Let’s Do the Time Warp Again
These time cells also help to explain our perception of time — why it appears to speed up in some cases and slow down in others. As neuroscientist Gyorgy Buzsaki makes clear in an article in The New York Times, “Strictly speaking, there is no such thing as ‘time cells’ in the brain. There is no neural clock. What happens in the brain is neurons change in response to other neurons.” Instead, what Buzsaki calls a “neural substrate” is effectively a framework that helps to assess the perceptual passage of time.
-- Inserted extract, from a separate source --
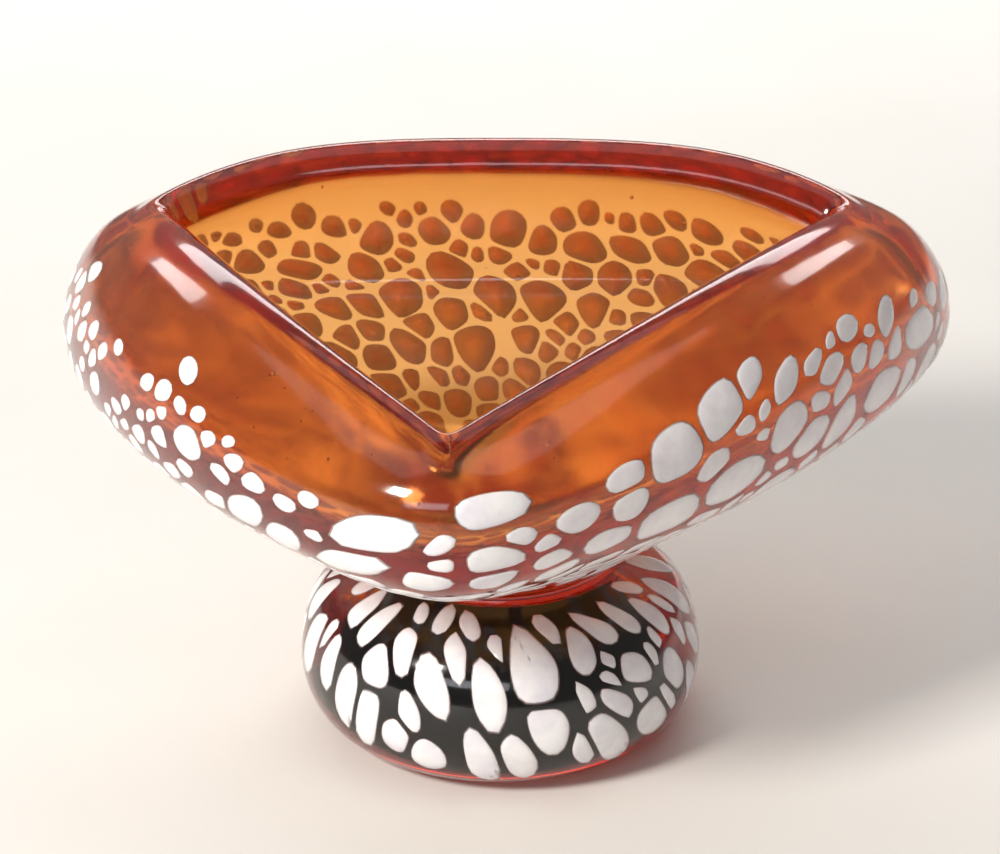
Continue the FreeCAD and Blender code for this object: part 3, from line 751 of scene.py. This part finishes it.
def studio():
    """A key box on the front left, a broad sheet of light overhead that veils the upward faces, a
    low wide window in front that draws a line along the shoulder, a box behind that lights the far
    floor, and a dim pale room."""
    softbox("key", (-560.0, -520.0, 620.0), (0.0, 0.0, 40.0), (200.0, 200.0), 9.5, "#fffaf3")
    softbox("sky", (0.0, 150.0, 1050.0), (0.0, 0.0, 40.0), (1300.0, 900.0), 2.3, "#f6f8ff")
    softbox("window", (-250.0, -850.0, 380.0), (0.0, 0.0, 50.0), (700.0, 160.0), 1.1, "#f4f6ff")
    softbox("far_floor", (0.0, 620.0, 420.0), (0.0, 420.0, 0.0), (900.0, 260.0), 3.0, "#ffffff")
    world = bpy.data.worlds.new("pale_room")
    world.use_nodes = True
    room = world.node_tree.nodes["Background"].inputs
    room["Color"].default_value = linear("#f6f3ee")
    room["Strength"].default_value = 0.24
    bpy.context.scene.world = world
    bpy.context.scene.view_settings.view_transform = "Standard"


CAMERA_LIFT = math.radians(25.0)
CAMERA_DISTANCE = 600.0
CAMERA_TARGET = (0.0, 0.0, 54.0)
SENSOR_WIDTH = 36.0
FIELD_WIDTH = 169.49


def camera():
    """Looks down at 25 degrees on the middle of the bowl from straight in front, with a lens that
    takes in FIELD_WIDTH millimetres at the bowl's distance."""
    lens = bpy.data.cameras.new("camera")
    lens.sensor_width = SENSOR_WIDTH
    lens.lens = SENSOR_WIDTH * CAMERA_DISTANCE / FIELD_WIDTH
    lens.clip_start = 0.01
    away = (0.0, -math.cos(CAMERA_LIFT) * CAMERA_DISTANCE, math.sin(CAMERA_LIFT) * CAMERA_DISTANCE)
    thing = bpy.data.objects.new("camera", lens)
    aim(thing, [t + a for t, a in zip(CAMERA_TARGET, away)], CAMERA_TARGET)
    bpy.context.scene.camera = thing


white = opal_white_glass()
amber_glass_body(amber_soda_lime_glass())
chip_pieces("bowl", wall_at, BOWL_CHIPS, white)
chip_pieces("foot", foot_at, FOOT_CHIPS, white)
air_seeds(air_in_glass())
floor_plane(pale_matt_floor())
studio()
camera()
To assess the impact of this substrate at scale, the team from Southwest Medical had 27 patients being monitored prior to epilepsy surgery play memory games that involved remembering words after being asked to memorize a set list. Collected data found that during the first two to five seconds of the recall period, specific neuron cells activated to track the progression of the allotted 30-second recall time. According to study lead Dr. Bradley Lega, these cells only fired in response to time-related demands. “There’s no internal metronome, or clock,” he says. Instead, the cells are “firing to support what you’re doing.” They’re assisted by another nearby group of cells — known as ramping neurons — that help human brains adjust to the temporal demands in the moment, then wind down when they’re not needed. In other words, our brains effectively create time based on perceptual demand.
As the Times piece points out, this human ability to warp time as required helps to explain some strange phenomena surrounding the 2020 pandemic. Under pressure to process massive amounts of new information in early crisis stages, time was steadily tracked and days seemed to fly. However, as context and clarity improve, the drive for precise timekeeping gave way to perceptive pallor, in turn creating a subjective reality that feels like the same day delivered ad nauseam.
Future Imperfect
The human brain is a remarkably resilient timekeeper. While accuracy isn’t our strong suit — memories may be jumbled and time stretched or compressed — newly discovered neural substrates help to explain our ability to detect temporal disconnects, create episodic memories and activate chronological cell clusters on-demand.